DavHamm wrote:
trail wrote:
In addition to the question of value, the stock market is also structurally not pyramidal. When you sell a stock, you get to keep the proceeds. The original seller of the stock (the company) gets nothing. In pyramid schemes each sale filters all the way up.
Some aspects used to be more pyramid-like with the fee-based commissions all filtering up to elite brokers. But the "load" has been driven so low in recent decades (thanks, Bogle!) that stock ownership is more egalitarian now.
So the first in the company.. sells the stock gets value out, guy who bought it, waits for hopefully at least 2 buyers so they will compete and drive his value higher, they wait for more people to sell to to drive price higher etc... until.. no one is there to buy, everyone starts lets say retiring and wants cash, now more and more sellers less buyers, value plummets first in's made their money, last in's get left holding the bag.

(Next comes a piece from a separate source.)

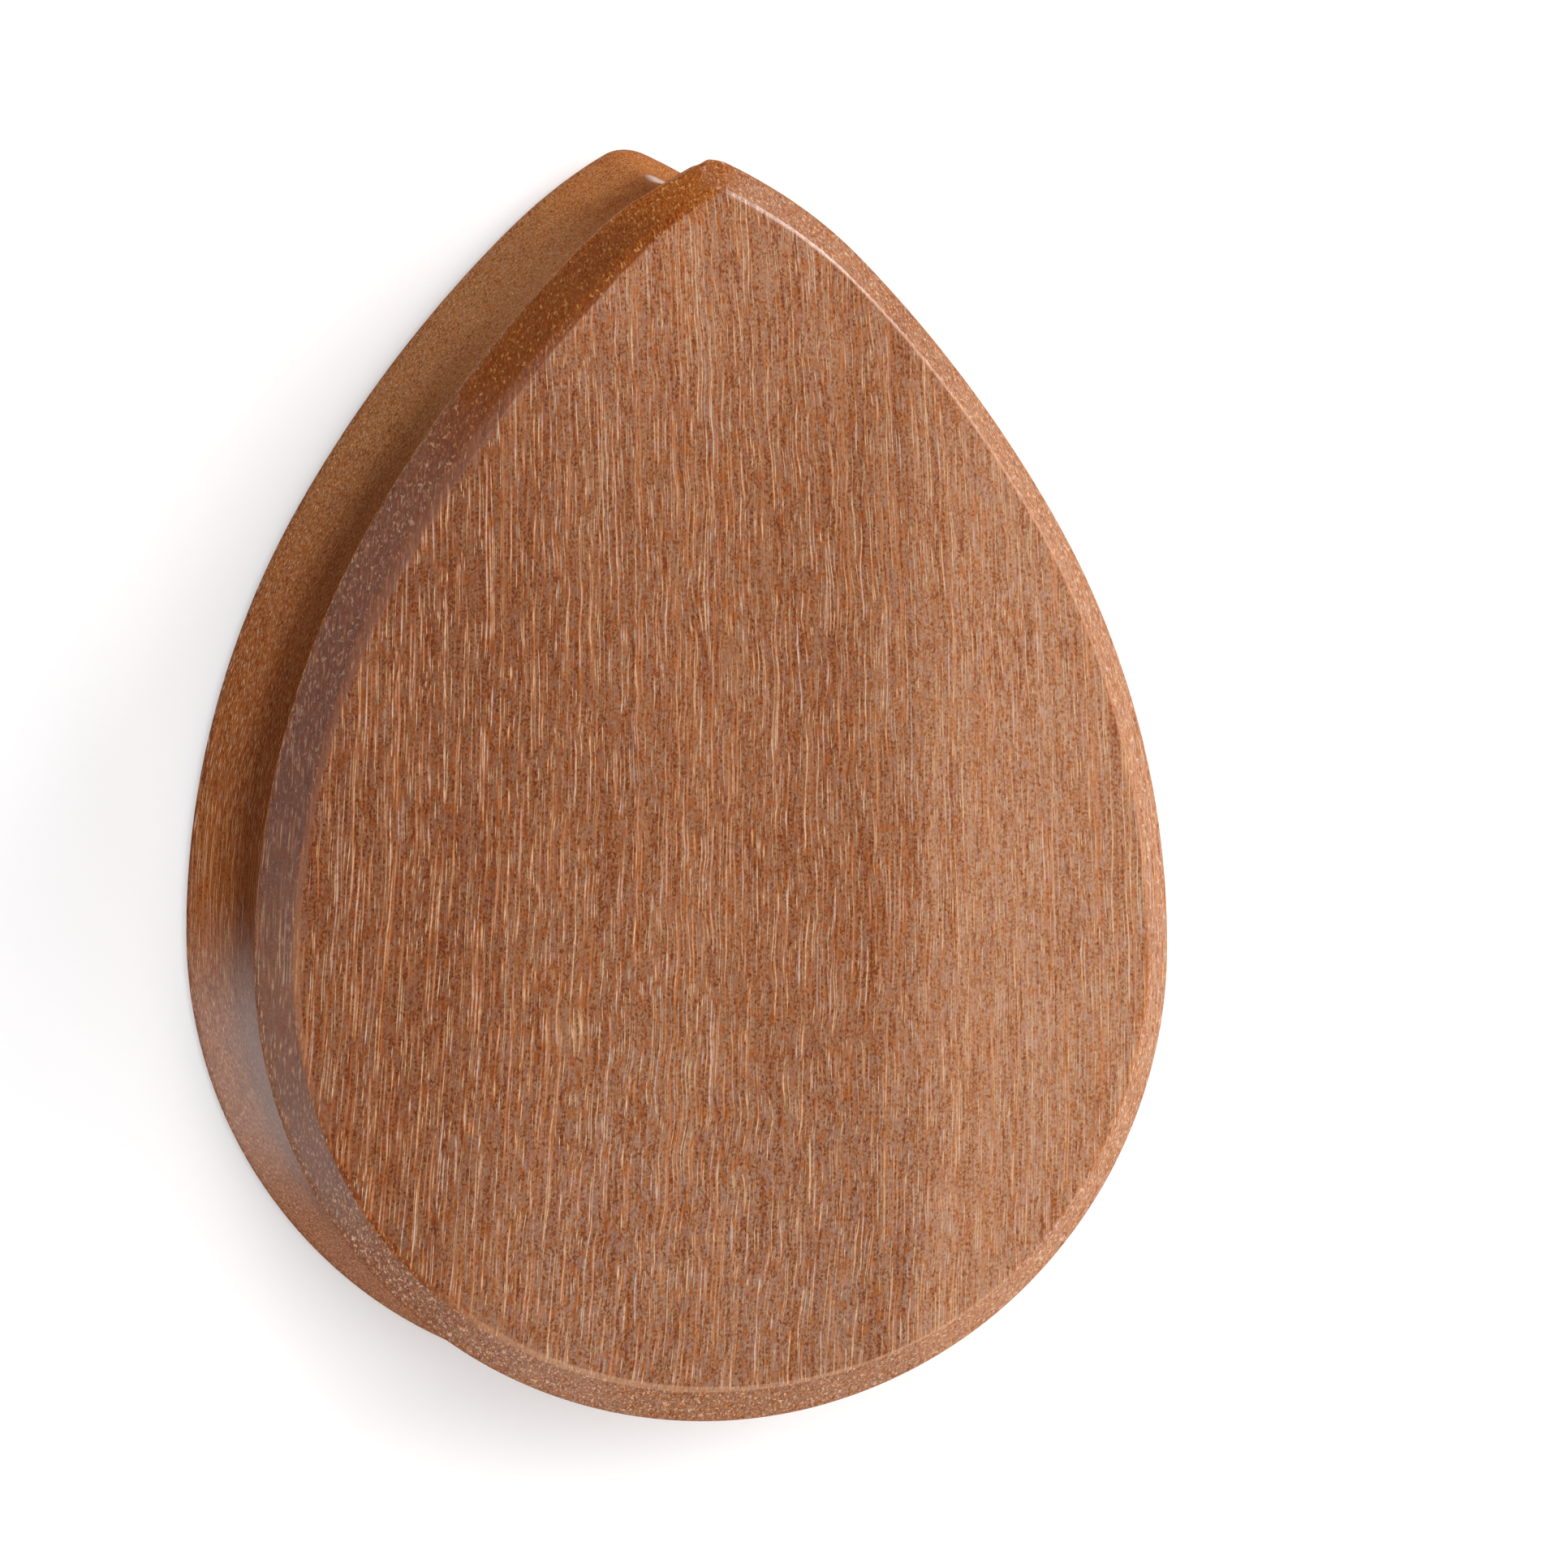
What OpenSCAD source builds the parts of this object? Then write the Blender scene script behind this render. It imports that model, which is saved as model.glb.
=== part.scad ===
// Ear plug: one solid piece of wood, a teardrop in outline, with a flared rim at each end,
// a bevel from each rim in to a flat face, and a waist that holds it in the lobe.
// It lies on its back face: the tip points along +Y and the front face looks up, along +Z.

/* [Outline] */
// Width across the rims
rim_w = 30.2; // [28:0.1:33]
// Height of the rims, from the round end to the tip
rim_h = 40.8; // [39:0.1:43]
// Radius of the tip
tip_r = 1.5; // [1.3:0.1:1.8]
// Radius of the shoulders on both sides of the tip
shoulder_r = 16; // [14:0.5:18]
// How far the outline has turned, in degrees, where the tip ends
tip_turn = 27; // [25:1:29]
// How far it has turned where the shoulders end
shoulder_turn = 45; // [43:1:47]
// How far it has turned where the straighter upper flanks end
flank_turn = 60; // [58:1:63]

/* [Section] */
// Distance between the crests of the two rims
rim_gap = 12; // [8:0.5:16]
// Depth of the waist below the rims
waist_depth = 1.1; // [0.7:0.05:1.15]
// Height of each bevel, from the rim's crest to the face
bevel_h = 1.0; // [0.6:0.05:1.6]
// Width of each bevel, seen from the front
bevel_w = 1.05; // [0.8:0.05:1.25]
// Radius that softens the crest of each rim
rim_round = 0.25; // [0.1:0.05:0.3]
// Radius that softens the edge of each face
face_round = 0.45; // [0.1:0.05:0.6]

/* [Hidden] */
$fn = 180;

length = rim_gap + 2 * bevel_h;
face_v = length / 2;
crest_v = rim_gap / 2;
band_depth = 3;   // how far the swept bands reach in from the outline
core_inset = 2;   // how far the core stays in from the outline
round_steps = 5;  // straight steps in each small rounding

// The side and flank radii follow from the width, the height and the turns, so that the
// outline is tangent all the way round and is widest where the round end begins.
half_w = rim_w / 2;
across = half_w - tip_r * sin(tip_turn) - shoulder_r * (sin(shoulder_turn) - sin(tip_turn));
along = rim_h - half_w - tip_r * (1 - cos(tip_turn))
    - shoulder_r * (cos(tip_turn) - cos(shoulder_turn));
flank_x = sin(flank_turn) - sin(shoulder_turn);
flank_y = cos(shoulder_turn) - cos(flank_turn);
side_x = 1 - sin(flank_turn);
side_y = cos(flank_turn);
det = flank_x * side_y - side_x * flank_y;
flank_r = (across * side_y - along * side_x) / det;
side_r = (along * flank_x - across * flank_y) / det;

// The arcs of the right half, from the tip round to the middle of the round end.
// A turn is measured clockwise from +Y, the way the outline faces at the tip.
RADIUS = 0;
FROM = 1;
TO = 2;
arcs = [
    // radius, turn at its start, turn at its end
    [tip_r, 0, tip_turn],
    [shoulder_r, tip_turn, shoulder_turn],
    [flank_r, shoulder_turn, flank_turn],
    [side_r, flank_turn, 90],
    [half_w, 90, 180],
];

function facing(turn) = [sin(turn), cos(turn)];

// Each arc's centre is in line with the one before it and with the point where they meet.
function centre(i) = i == 0
    ? [0, rim_h / 2 - tip_r]
    : centre(i - 1) + (arcs[i - 1][RADIUS] - arcs[i][RADIUS]) * facing(arcs[i][FROM]);

// The section is drawn in u, outward from the rims' crests, and v, up from the middle.
crest = [-rim_round, crest_v];
waist_r = (pow(rim_round - waist_depth, 2) + pow(crest_v, 2) - pow(rim_round, 2))
    / (2 * waist_depth);
waist_centre = [waist_r - waist_depth, 0];
face_edge = [-bevel_w, face_v];
to_crest = crest - face_edge;
bevel_dip = atan2(-to_crest[1], to_crest[0]) - asin(rim_round / norm(to_crest));
face_cut = face_round * tan(bevel_dip / 2);
waist_lean = atan2(crest_v, waist_centre[0] + rim_round);

function on_circle(c, r, a) = c + r * [cos(a), sin(a)];
function rounding(c, r, a0, a1) =
    [for (k = [0 : round_steps]) on_circle(c, r, a0 + (a1 - a0) * k / round_steps)];

// Upper half of the section's edge, from the face down to where the waist begins.
upper_edge = concat(
    rounding(face_edge - [face_cut, face_round], face_round, 90, 90 - bevel_dip),
    rounding(crest, rim_round, 90 - bevel_dip, -waist_lean)
);

function flipped(points) = [for (k = [len(points) - 1 : -1 : 0]) [points[k][0], -points[k][1]]];

// Moves in hundredths of a millimetre first and then by the small rest. Each of the two moves
// is short enough to keep all its digits, so that neighbouring arcs meet exactly.
module shift(v) {
    coarse = [for (x = v) round(100 * x) / 100];
    translate(coarse)
        translate(v - coarse)
            children();
}

// Section of the plug under an arc of this radius, with the arc's axis at x = 0.
module section(radius) {
    inner = -min(radius, band_depth);
    shift([radius, 0])
        difference() {
            polygon(concat([[inner, face_v]], upper_edge, flipped(upper_edge), [[inner, -face_v]]));
            translate(waist_centre)
                circle(r = waist_r);
        }
}

// The stretch of the plug under one arc of the outline.
module band(i) {
    shift(centre(i))
        rotate_extrude(angle = arcs[i][TO] - arcs[i][FROM], start = 90 - arcs[i][TO])
            section(arcs[i][RADIUS]);
}

function inside_point(i, turn) = centre(i) + (arcs[i][RADIUS] - core_inset) * facing(turn);

// What the bands leave open in the middle.
module core() {
    right = [
        for (i = [1 : len(arcs) - 1], k = [1 : 4])
            inside_point(i, arcs[i][FROM] + (arcs[i][TO] - arcs[i][FROM]) * k / 4)
    ];
    left = [for (k = [len(right) - 2 : -1 : 0]) [-right[k][0], right[k][1]]];
    linear_extrude(height = length, center = true)
        polygon(concat(right, left));
}

module plug() {
    color([0.55, 0.31, 0.2])
        translate([0, 0, length / 2])
            union() {
                core();
                for (i = [0 : len(arcs) - 1]) {
                    band(i);
                    mirror([1, 0, 0])
                        band(i);
                }
            }
}

plug();
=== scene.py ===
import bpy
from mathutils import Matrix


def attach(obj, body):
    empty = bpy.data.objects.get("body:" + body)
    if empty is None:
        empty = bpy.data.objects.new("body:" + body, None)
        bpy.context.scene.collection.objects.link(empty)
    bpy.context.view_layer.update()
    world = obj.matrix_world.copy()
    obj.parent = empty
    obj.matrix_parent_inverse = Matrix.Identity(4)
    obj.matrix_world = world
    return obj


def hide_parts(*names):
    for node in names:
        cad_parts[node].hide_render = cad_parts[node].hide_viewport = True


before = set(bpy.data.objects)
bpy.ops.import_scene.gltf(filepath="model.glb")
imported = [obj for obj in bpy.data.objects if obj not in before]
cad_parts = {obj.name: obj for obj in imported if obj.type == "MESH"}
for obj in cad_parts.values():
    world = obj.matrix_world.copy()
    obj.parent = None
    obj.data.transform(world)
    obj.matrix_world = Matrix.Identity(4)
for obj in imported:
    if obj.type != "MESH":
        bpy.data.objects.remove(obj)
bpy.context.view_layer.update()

import math

import bpy
from bpy.props import FloatProperty, FloatVectorProperty, PointerProperty
from mathutils import Matrix, Vector, noise

bl_info = {
    "name": "Wooden ear plug",
    "version": (1, 0, 0),
    "blender": (4, 5, 0),
    "location": "View3D > Sidebar > Ear plug",
    "description": "Builds a teardrop ear plug of streaked reddish-brown wood, on its back face",
    "category": "Add Mesh",
}

MM = 0.001
MIDDLE = 7.0  # height of the plug's middle above the floor, in millimetres


# Sizes and colours

def millimetres(name, description, value, high=1000.0):
    """A length property, given in millimetres and kept in metres."""
    return FloatProperty(name=name, description=description, default=value * MM, min=0.0,
                         max=high * MM, unit="LENGTH", subtype="DISTANCE", precision=5)


def degrees(name, description, value):
    """An angle property, given in degrees and kept in radians."""
    return FloatProperty(name=name, description=description, default=math.radians(value),
                         unit="ROTATION", subtype="ANGLE")


def fraction(name, description, value):
    return FloatProperty(name=name, description=description, default=value, min=0.0, max=1.0,
                         subtype="FACTOR")


def colour(name, description, value):
    return FloatVectorProperty(name=name, description=description, default=value, size=3,
                               min=0.0, max=1.0, subtype="COLOR")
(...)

Sounds just like a pyramid scheme to me. The only value a company really has is its assets and with more and more online virtual companies the only assets are some computers, server networks and their real estate holdings.
By the way, your example here explains short term movements. A stock has a calculated value, per an analyst using a financial forum a and growth model. Then, there is reality of the actual price the stock trades for. As a stock becomes overvalued, eventually, people who own the stock sell it and buyers run out. The stock falls.
The part you’ve ail to realize is this-
At some point the stock becomes undervalued and buyers return and buy the stock. It may even be the same buyer that sold it in the first place and he chooses to buy it back again.
Short term movements are more behavioral based than financial formula based. This is where people in the know benefit and people that don’t know what they are doing lose out. Timing plays a big role in the short term.
Most people understand the concept of inflation and the need to invest and also create an income stream at retirement. I think the important question is to ask you what you do with your money if you chose to not invest in the stock market?
What do you do?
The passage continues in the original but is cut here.